TikTok understands its advantage, and they will likely soon deliver a better solution for marketers to track ROI. The Shopify integration is the first significant step toward a more profitable business model, and brands should be paying close attention to how the partnership plays out.
Amazon Live has taken on live shopping, too.
Arguably the most dominant selling platform in existence, Amazon could very well move into the social media space as the lines between social networking and e-commerce continue to be blurred. As Facebook and TikTok ramp up their shoppable features, Amazon is simultaneously working on weaving influencers and organic-looking content into its selling strategy.
The retail giant has taken cues from both QVC and Instagram to create its own live shopping experience: Amazon Live.

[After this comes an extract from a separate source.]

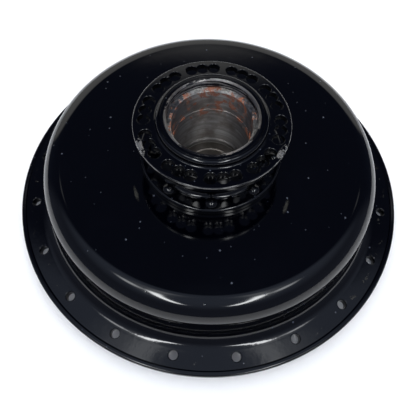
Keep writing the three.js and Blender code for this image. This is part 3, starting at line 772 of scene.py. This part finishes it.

Here, hosts and guests promote and interact with shoppable products. They’ve also introduced lifestyle videos spanning topics like “Recipes” and “Getting Fit” to provide use-case examples and content for promoted products and brands.
Like Amazon’s Twitch.tv platform, streamers can actively chat about what they are watching on Amazon Live, adding social commentary between brands and potential customers. This level of interaction, content and interconnectivity between Amazon and its shoppers adds a new element of bringing reviews, videos, and purchasing together to benefit brands, advertisers and consumers alike.
The takeaway: Be agile.
It’s crucial for brand owners to stay informed and aware of the changing online ecosystem as they invest in making social platforms profitable channels for their business. The shift toward live shopping and social retail will only continue to intensify; social media has undoubtedly become an integral part of our society, and advertising best-practices are known to follow consumer behavior.
Brands that are quick to pivot and adapt to new features and platforms will likely be those that succeed in performance marketing and in turn help shape this newly forming trend.